• _Exercise requirements_:
Tell how many lines include the string "part". Answer with a single number.

• _Entries supplied_:
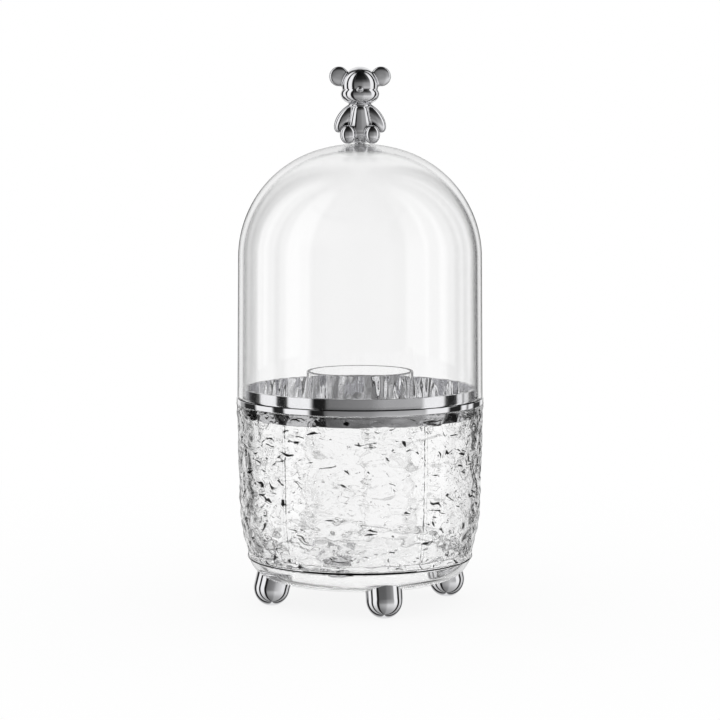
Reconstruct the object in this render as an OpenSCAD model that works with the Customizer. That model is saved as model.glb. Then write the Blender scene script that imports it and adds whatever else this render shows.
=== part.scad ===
// Dustproof makeup organizer: a clear rippled body on four splayed feet, closed by a clear dome
// that lifts off by the seated bear on its crown. A plated ring trims the mouth of the body, five
// vanes part the inside, and a clear cup lifts out of the middle.
// Millimetres, +Z up. The origin is on the table under the centre of the body, and the bear faces -Y.

/* [Body] */
// Diameter of the body at its mouth, the widest of the object
body_d = 122; // [118:1:126]
// Diameter of the body at its bottom edge
body_bottom_d = 111; // [108:0.5:114]
// Diameter of the body where its lower curve runs out into the straight wall
body_belly_d = 120; // [118:0.5:121]
// Height of that place above the body's bottom edge
body_belly_h = 31; // [24:1:40]
// Height of the body from its bottom edge to its mouth
body_h = 75.2; // [65:0.2:85]
// Thickness of the body's wall, from the ripple's crests to the smooth inside
body_wall = 3.4; // [3:0.1:3.6]
// Thickness of the body's floor
floor_t = 2.4; // [2:0.1:3]

/* [Base bowl and feet] */
// Height of the bowl's underside above the table
bowl_clear = 12; // [10:0.5:14]
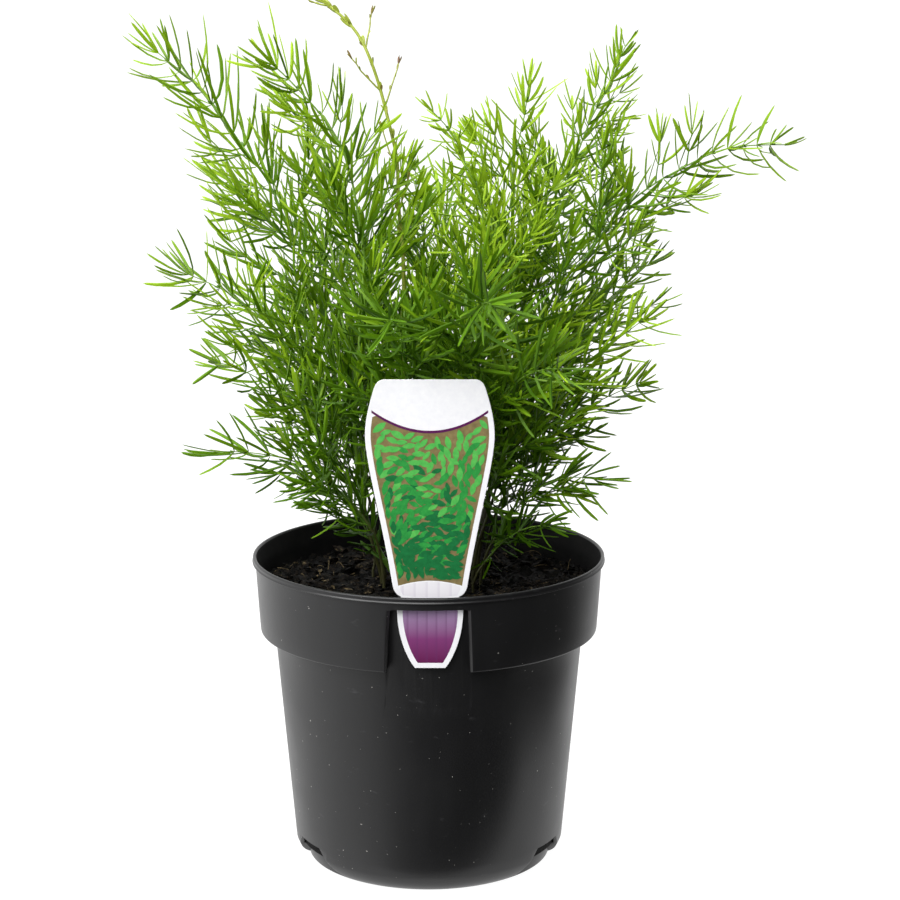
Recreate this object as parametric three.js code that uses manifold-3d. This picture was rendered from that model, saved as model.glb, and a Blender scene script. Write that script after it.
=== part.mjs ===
// Foxtail fern in a 140 mm nursery pot with its label. Millimetres, +Z up, front of the pot towards -Y.
// The origin is the centre of the pot's flat base.
import * as THREE from 'three';
import { mergeVertices } from 'three/addons/utils/BufferGeometryUtils.js';
import Module from 'manifold-3d';

const wasm = await Module();
wasm.setup();
const { Manifold, Mesh: SolidMesh } = wasm;

// ---------------------------------------------------------------- driving dimensions, mm and degrees
const GAP = 0.35;                   // clearance between pieces that touch
const SEED = 7;                     // of every random draw

const POT = {
  height: 127, sides: 40,
  wall: 1.6, floor: 3,
  cornerRadius: 6.8,                // rounded edge between base and wall
  bodyFoot: 55.2, bodyTop: 63.1,    // outer radius of the tapered body, at the corner and at the collar
  collarBottom: 96, collarTop: 118,
  collarFootRadius: 68.9, collarTopRadius: 70.3,
  bevel: 0.7,                       // of the collar's lower edge
  insideLean: 0.67,                 // share of the collar's lean that its inside has
  lip: [[70.7, 123.9], [71.9, 124.7], [71.7, 126.4], [71, 127]],  // rolled lip: radius and height
  lipRadius: 71.9,
  sillFoot: 46.2,                   // radius at which the floor starts to rise towards the notches' sills
};

// Drainage notches in the bottom corner. The azimuth is counted from +X.
const NOTCH = {
  azimuths: [29, 151, 209, 331],
  height: 11.8, halfFoot: 15, halfTop: 8,
  sill: 6.4, sillRadius: 49.8,      // the strip of base that stands inside each notch
  sillFace: [49.2, 51.3],           // radius of its outer face, at the foot and at the top
  shoulder: 1.4,                    // rise from the sill to the wall
};

// The slot in the collar that holds the label.
const SLOT = {
  halfWidth: 14.8, top: 121.8,      // the window in the collar, open below
  pocketTop: 120.5, cheek: 1.5,     // the pocket behind it, with a side wall at each end
  band: [80, 125],                  // heights between which the pocket's surfaces are turned
  front: [-80, -50],                // span of y that holds the front wall
};

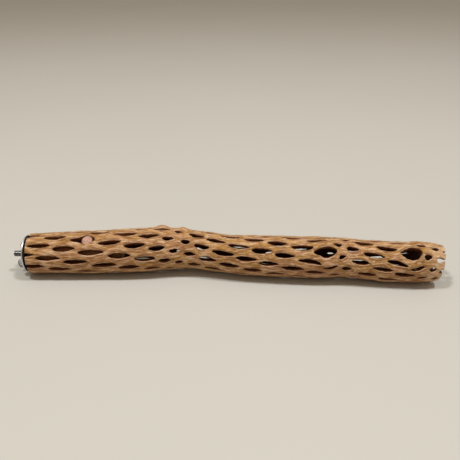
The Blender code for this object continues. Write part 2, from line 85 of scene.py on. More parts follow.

• _In response_:
4